泣きやむまで 泣くといい

知的障害児と家族の支援からはじまり、気がついたら発達障害、不登校、子どもの貧困などいろいろと。関西某所で悩みの尽きない零細NPO代表の日々。

それは「ケアホーム」っていう名前なんだ

 近年、自分たちのような障害者支援事業所に対して定期的に行われる行政指導ではやたらに「『虐待防止』の取り組みをしているか」が問われるわけだけれど、その傾向にさらなる拍車をかけるニュースが。Yahooニュースのトップにも出ていた。今夜のテレビニュースでも扱われるのだろう。
<暴行>障害者施設の70歳スタッフ逮捕 警視庁(毎日新聞
http://headlines.yahoo.co.jp/hl?a=20111107-00000032-mai-soci
「何回言ったら分かるんだよ」知的障害者支援施設で入所者に暴行(産経新聞
http://headlines.yahoo.co.jp/hl?a=20111107-00000543-san-soci
知的障害者に暴行、施設運営NPO世話人逮捕(読売新聞)
http://headlines.yahoo.co.jp/hl?a=20111107-00000692-yom-soci
入所の障害者に暴行容疑=施設職員の男を逮捕―警視庁(時事通信
http://headlines.yahoo.co.jp/hl?a=20111107-00000059-jij-soci
 要するに、利用者4人の知的障害者ケアホームで、夜間帯に勤務していた70歳の世話人が29歳の利用者に暴行、ということ。支援者が相互に支援内容を直接チェックするような体制がとりにくいケアホームで、力量のない支援者が夜間の支援。
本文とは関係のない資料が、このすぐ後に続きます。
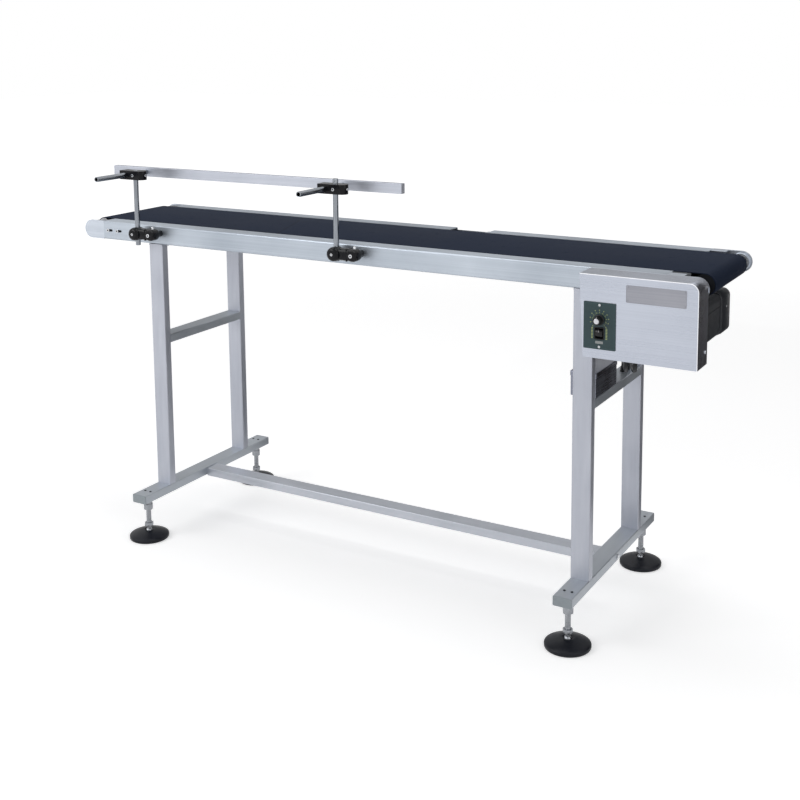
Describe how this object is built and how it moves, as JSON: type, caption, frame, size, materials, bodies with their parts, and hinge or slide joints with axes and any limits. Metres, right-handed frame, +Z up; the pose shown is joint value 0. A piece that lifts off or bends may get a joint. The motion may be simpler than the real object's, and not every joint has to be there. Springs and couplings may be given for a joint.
{
  "type": "belt conveyor section",
  "caption": "Narrow flat belt conveyor section on a levelling stand, with geared drive, speed control box and an adjustable side guide rail.",
  "frame": {"origin": "on the floor under the middle of the whole outline: midway along the belt, and midway between the front ends of the guide rods and the back foot pads", "axes": "+X along the belt towards the drive end, +Y away from the control side, +Z up"},
  "size_m": [1.5506, 0.552, 0.894],
  "materials": {
    "stainless": "brushed",
    "zinc_steel": "satin",
    "fastener_steel": "bright",
    "frame_tube": "satin",
    "end_cap": "matte",
    "belt": "matte",
    "timing_belt": "matte",
    "pulley_alloy": "satin",
    "drum_lagging": "matte",
    "roller_steel": "satin",
    "motor_paint": "semi-gloss",
    "switch_plastic": "gloss",
    "clamp_plastic": "matte",
    "name_plate": "satin",
    "control_plate": "matte",
    "lead_jacket": "satin",
    "rod_steel": "bright",
    "guide_bar": "satin",
    "foot_plastic": "satin"
  },
  "bodies": {
    "frame": {"side_rail_front": "stainless", "side_rail_back": "stainless", "bed_pan": "zinc_steel", "cross_members": "zinc_steel", "belt": "belt", "drive_plate_front": "stainless", "drive_plate_back": "stainless", "tail_plate_front": "stainless", "tail_plate_back": "stainless", "drum_bearings": "zinc_steel", "timing_belt": "timing_belt", "drive_mount_plate": "zinc_steel", "drive_cover": "stainless", "cover_screws": "fastener_steel", "name_plate": "name_plate", "control_plate": "control_plate", "controller_case": "switch_plastic", "gearbox": "motor_paint", "motor_body": "motor_paint", "motor_end_bell": "motor_paint", "motor_bolts": "fastener_steel", "upright_left_front": "frame_tube", "upright_left_back": "frame_tube", "upright_right_front": "frame_tube", "upright_right_back": "frame_tube", "cross_bar_left": "frame_tube", "cross_bar_right": "frame_tube", "base_bar_left": "frame_tube", "base_bar_right": "frame_tube", "base_end_caps": "end_cap", "stretcher": "frame_tube", "frame_bolts": "fastener_steel", "supply_box": "stainless", "drive_leads": "lead_jacket", "cable_glands": "clamp_plastic", "foot_lock_nuts": "fastener_steel", "lower_clamps": "clamp_plastic", "clamp_bolts": "fastener_steel"},
    "drum": {"drive_drum": "drum_lagging", "drum_pulley": "pulley_alloy"},
    "motor_output": {"output_shaft": "fastener_steel", "motor_pulley": "pulley_alloy"},
    "take_up": {"tail_axle": "fastener_steel", "take_up_blocks": "zinc_steel", "take_up_screws": "fastener_steel"},
    "tail_roller": {"tail_roller": "roller_steel"},
    "speed_knob": {"speed_knob": "switch_plastic"},
    "rocker": {"rocker_switch": "switch_plastic"},
    "guide_posts": {"guide_posts": "rod_steel", "upper_clamps": "clamp_plastic"},
    "guide": {"guide_rods": "rod_steel", "guide_bar": "guide_bar"},
    "foot_left_front": {"foot_stem_left_front": "fastener_steel"},
    "pad_left_front": {"foot_pad_left_front": "foot_plastic"},
    "foot_left_back": {"foot_stem_left_back": "fastener_steel"},
    "pad_left_back": {"foot_pad_left_back": "foot_plastic"},
    "foot_right_front": {"foot_stem_right_front": "fastener_steel"},
    "pad_right_front": {"foot_pad_right_front": "foot_plastic"},
    "foot_right_back": {"foot_stem_right_back": "fastener_steel"},
    "pad_right_back": {"foot_pad_right_back": "foot_plastic"}
  },
  "joints": [
    {"name": "drum_spin", "type": "hinge", "parent": "frame", "child": "drum", "pos_m": [0.753, 0.014, 0.728], "axis": [0, 1, 0], "continuous": true},
    {"name": "motor_spin", "type": "hinge", "parent": "frame", "child": "motor_output", "pos_m": [0.696, -0.174, 0.651], "axis": [0, 1, 0], "continuous": true},
    {"name": "belt_take_up", "type": "slide", "parent": "frame", "child": "take_up", "axis": [1, 0, 0], "range_m": [0, 0.01]},
    {"name": "tail_spin", "type": "hinge", "parent": "take_up", "child": "tail_roller", "pos_m": [-0.753, 0.014, 0.728], "axis": [0, 1, 0], "continuous": true},
    {"name": "speed_turn", "type": "hinge", "parent": "frame", "child": "speed_knob", "pos_m": [0.5875, -0.211, 0.665], "axis": [0, 1, 0], "range_deg": [-135, 135]},
    {"name": "rocker_tilt", "type": "hinge", "parent": "frame", "child": "rocker", "pos_m": [0.5875, -0.198, 0.639], "axis": [1, 0, 0], "range_deg": [-8, 8]},
    {"name": "guide_height", "type": "slide", "parent": "frame", "child": "guide_posts", "axis": [0, 0, 1], "range_m": [-0.08, 0.015]},
    {"name": "guide_reach", "type": "slide", "parent": "guide_posts", "child": "guide", "axis": [0, 1, 0], "range_m": [-0.04, 0.08]},
    {"name": "level_left_front", "type": "slide", "parent": "frame", "child": "foot_left_front", "axis": [0, 0, 1], "range_m": [-0.006, 0.006]},
    {"name": "pad_tilt_left_front", "type": "hinge", "parent": "foot_left_front", "child": "pad_left_front", "pos_m": [-0.55, -0.2, 0.016], "axis": [1, 0, 0], "range_deg": [-10, 10]},
    {"name": "level_left_back", "type": "slide", "parent": "frame", "child": "foot_left_back", "axis": [0, 0, 1], "range_m": [-0.006, 0.006]},
    {"name": "pad_tilt_left_back", "type": "hinge", "parent": "foot_left_back", "child": "pad_left_back", "pos_m": [-0.55, 0.228, 0.016], "axis": [1, 0, 0], "range_deg": [-10, 10]},
    {"name": "level_right_front", "type": "slide", "parent": "frame", "child": "foot_right_front", "axis": [0, 0, 1], "range_m": [-0.006, 0.006]},
    {"name": "pad_tilt_right_front", "type": "hinge", "parent": "foot_right_front", "child": "pad_right_front", "pos_m": [0.53, -0.2, 0.016], "axis": [1, 0, 0], "range_deg": [-10, 10]},
    {"name": "level_right_back", "type": "slide", "parent": "frame", "child": "foot_right_back", "axis": [0, 0, 1], "range_m": [-0.006, 0.006]},
    {"name": "pad_tilt_right_back", "type": "hinge", "parent": "foot_right_back", "child": "pad_right_back", "pos_m": [0.53, 0.228, 0.016], "axis": [1, 0, 0], "range_deg": [-10, 10]}
  ],
  "couplings": [
    {"joint": "motor_spin", "follows": "drum_spin", "ratio": 1},
    {"joint": "tail_spin", "follows": "drum_spin", "ratio": 1}
  ]
}
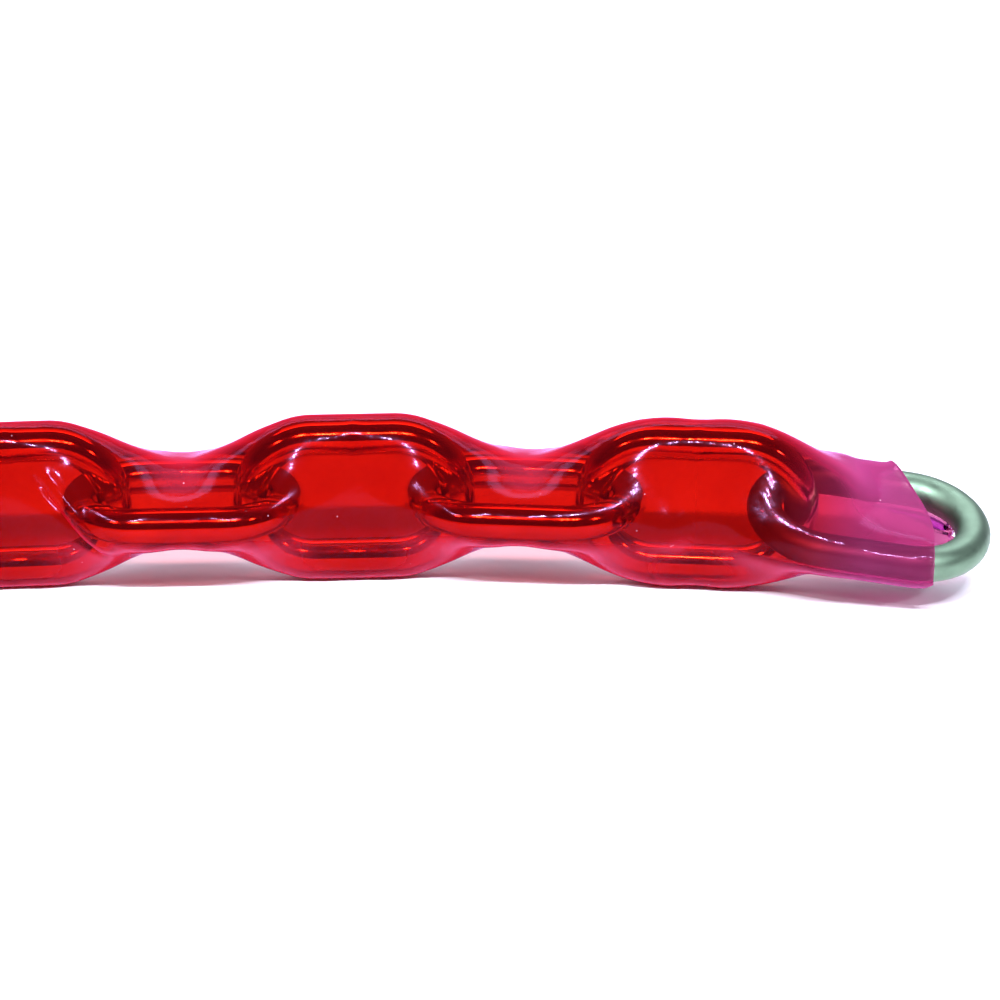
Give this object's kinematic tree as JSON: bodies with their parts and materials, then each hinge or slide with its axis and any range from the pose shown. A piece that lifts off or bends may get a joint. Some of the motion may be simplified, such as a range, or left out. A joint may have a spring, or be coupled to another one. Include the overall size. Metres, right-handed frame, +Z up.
{
  "type": "chain lock",
  "caption": "Steel chain in a clear red plastic sleeve, with a keyed push-in lock on one end and a bare link on the other.",
  "frame": {"origin": "on the surface that the lock stands on, under the middle of the whole", "axes": "+X runs along the lock and roughly along the bowed chain, from the lock to the bare end link, +Y is the far side and +Z is up"},
  "size_m": [0.5602, 0.0524, 0.091],
  "materials": {
    "zinc_steel": "bright zinc plating, faintly green",
    "red_pvc": "glossy, see-through",
    "nickel": "satin",
    "chrome": "polished",
    "brass": "machined",
    "spring_steel": "plain",
    "black_plastic": "fine grain"
  },
  "bodies": {
    "lock": {"lock_case": "nickel", "base_cover": "nickel", "cover_screw_left": "spring_steel", "cover_screw_right": "spring_steel", "anchor_pin": "nickel", "stop_pin": "spring_steel", "bolt_spring": "spring_steel"},
    "plunger": {"plunger": "chrome", "bolt": "chrome"},
    "plug": {"key_plug": "brass", "plug_cam": "brass"},
    "catch": {"catch": "spring_steel"},
    "key": {"key_blade": "nickel", "key_head": "black_plastic"},
    "link_13": {"link_13": "zinc_steel", "sleeve_13": "red_pvc"},
    "link_12": {"link_12": "zinc_steel", "sleeve_12": "red_pvc"},
    "link_11": {"link_11": "zinc_steel", "sleeve_11": "red_pvc"},
    "link_10": {"link_10": "zinc_steel", "sleeve_10": "red_pvc"},
    "link_09": {"link_09": "zinc_steel", "sleeve_09": "red_pvc"},
    "link_08": {"link_08": "zinc_steel", "sleeve_08": "red_pvc"},
    "link_07": {"link_07": "zinc_steel", "sleeve_07": "red_pvc"},
    "link_06": {"link_06": "zinc_steel", "sleeve_06": "red_pvc"},
    "link_05": {"link_05": "zinc_steel", "sleeve_05": "red_pvc"},
    "link_04": {"link_04": "zinc_steel", "sleeve_04": "red_pvc"},
    "link_03": {"link_03": "zinc_steel", "sleeve_03": "red_pvc"},
    "link_02": {"link_02": "zinc_steel", "sleeve_02": "red_pvc"},
    "link_01": {"link_01": "zinc_steel", "sleeve_01": "red_pvc"}
  },
  "joints": [
    {"name": "plunger_push", "type": "slide", "parent": "lock", "child": "plunger", "axis": [0, 0, 1], "range_m": [-0.012, 0], "stiffness_N_per_m": 500, "springref_m": 0.004, "deforming": ["bolt_spring"]},
    {"name": "key_turn", "type": "hinge", "parent": "plunger", "child": "plug", "pos_m": [-0.26612, -0.00023, 0.056], "axis": [0, 0, 1], "range_deg": [0, 90]},
    {"name": "catch_slide", "type": "slide", "parent": "plunger", "child": "catch", "axis": [1, 0, 0], "range_m": [0, 0.00192]},
    {"name": "key_pull", "type": "slide", "parent": "plug", "child": "key", "axis": [0, 0, 1], "range_m": [0, 0.03]},
    {"name": "anchor_swing", "type": "hinge", "parent": "lock", "child": "link_13", "pos_m": [-0.22942, -0.00023, 0.02], "axis": [0, 0, 1], "range_deg": [-8, 8], "stiffness_Nm_per_rad": 0.2, "deforming": ["sleeve_13"]},
    {"name": "chain_bend_12", "type": "hinge", "parent": "link_13", "child": "link_12", "pos_m": [-0.19042, -0.00023, 0.02], "axis": [0, 1, 0], "range_deg": [-30, 30], "stiffness_Nm_per_rad": 0.2, "deforming": ["sleeve_12"]},
    {"name": "chain_bend_11", "type": "hinge", "parent": "link_12", "child": "link_11", "pos_m": [-0.15142, -0.00023, 0.02], "axis": [0, 0, 1], "range_deg": [-30, 30], "stiffness_Nm_per_rad": 0.2, "deforming": ["sleeve_11"]},
    {"name": "chain_bend_10", "type": "hinge", "parent": "link_11", "child": "link_10", "pos_m": [-0.11251, -0.00295, 0.02], "axis": [0.0698, 0.9976, 0], "range_deg": [-30, 30], "stiffness_Nm_per_rad": 0.2, "deforming": ["sleeve_10"]},
    {"name": "chain_bend_09", "type": "hinge", "parent": "link_10", "child": "link_09", "pos_m": [-0.07361, -0.00567, 0.02], "axis": [0, 0, 1], "range_deg": [-30, 30], "stiffness_Nm_per_rad": 0.2, "deforming": ["sleeve_09"]},
    {"name": "chain_bend_08", "type": "hinge", "parent": "link_09", "child": "link_08", "pos_m": [-0.03461, -0.00499, 0.02], "axis": [-0.0175, 0.9998, 0], "range_deg": [-30, 30], "stiffness_Nm_per_rad": 0.2, "deforming": ["sleeve_08"]},
    {"name": "chain_bend_07", "type": "hinge", "parent": "link_08", "child": "link_07", "pos_m": [0.00438, -0.00431, 0.02], "axis": [0, 0, 1], "range_deg": [-30, 30], "stiffness_Nm_per_rad": 0.2, "deforming": ["sleeve_07"]},
    {"name": "chain_bend_06", "type": "hinge", "parent": "link_07", "child": "link_06", "pos_m": [0.04323, -0.00091, 0.02], "axis": [-0.0872, 0.9962, 0], "range_deg": [-30, 30], "stiffness_Nm_per_rad": 0.2, "deforming": ["sleeve_06"]},
    {"name": "chain_bend_05", "type": "hinge", "parent": "link_06", "child": "link_05", "pos_m": [0.08209, 0.00249, 0.02], "axis": [0, 0, 1], "range_deg": [-30, 30], "stiffness_Nm_per_rad": 0.2, "deforming": ["sleeve_05"]},
    {"name": "chain_bend_04", "type": "hinge", "parent": "link_05", "child": "link_04", "pos_m": [0.12103, 0.00453, 0.02], "axis": [-0.0523, 0.9986, 0], "range_deg": [-30, 30], "stiffness_Nm_per_rad": 0.2, "deforming": ["sleeve_04"]},
    {"name": "chain_bend_03", "type": "hinge", "parent": "link_04", "child": "link_03", "pos_m": [0.15998, 0.00657, 0.02], "axis": [0, 0, 1], "range_deg": [-30, 30], "stiffness_Nm_per_rad": 0.2, "deforming": ["sleeve_03"]},
    {"name": "chain_bend_02", "type": "hinge", "parent": "link_03", "child": "link_02", "pos_m": [0.19883, 0.00317, 0.02], "axis": [0.0872, 0.9962, 0], "range_deg": [-30, 30], "stiffness_Nm_per_rad": 0.2, "deforming": ["sleeve_02"]},
    {"name": "chain_bend_01", "type": "hinge", "parent": "link_02", "child": "link_01", "pos_m": [0.23768, -0.00023, 0.02], "axis": [0, 0, 1], "range_deg": [-30, 30], "stiffness_Nm_per_rad": 0.2, "deforming": ["sleeve_01"]}
  ],
  "couplings": [
    {"joint": "catch_slide", "follows": "key_turn", "m_per_rad": 0.0012096}
  ]
}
年齢がいくら高くても優秀な支援者はいる。しかし「言うことを聞かない」という考え方だけでもうアウト。いったい誰の支援をしようとしているのやら。
 ヘルパー事業所でもそうだけれど、支援の様子を第三者が観察できない場合、事業所としては記録や言動から従業者の支援状況を見極める部分が大きくなる。「言うことを聞かない」という従業者の苛立ちを察知できなかったのは事業所の責任。
 ちなみに、運営法人の理念を見たら「この法人は、在宅で介助が必要な重度及び中軽度知的障害者やその家族、その他の手助けを必要とする人々に対して、助け合いの精神のもとに、生活寮において地域に根ざした社会的自立を支援し、全ての人々が健やかに暮らせる地域社会づくりと福祉の増進に寄与することを目的とする。」とあり、内容や言葉の選び方に、今の知的障害者ケアホームを運営することとのギャップを感じずにはいられない。少なくとも若い人が書いた理念ではなかろう。「在宅」や「助け合いの精神」はどうにか好意的に解釈できても、「生活寮」は…。
 憂うべきことがもうひとつ。各種の報道では「知的障害者自立支援施設」「知的障害者福祉施設」「知的障害者施設」などの「入所者」に暴行がなされた、という表現になっており、「ケアホーム」「グループホーム」などの名称やそれらが生まれてきた背景を社会的に広めようという報道姿勢はこれっぽっちもない。記者はそもそもそんなことわかっていないのだと思われるが、これは執筆した記者の無知で済ませてよいのだろうか。ケアホームで事件が起きると、いつも今回と同じような表現がとられる。
 「入所施設」扱いをされることにケアホーム関係者から怒りの声があがっているという声も聞かない(もしかしたら関係者の間ではあがっているのかもしれないが、社会的には全く広まりがない)。今や「入所施設から地域へ」なんて図式にとらわれていないということなのか。知らぬ間にそんな新時代が到来していたとは。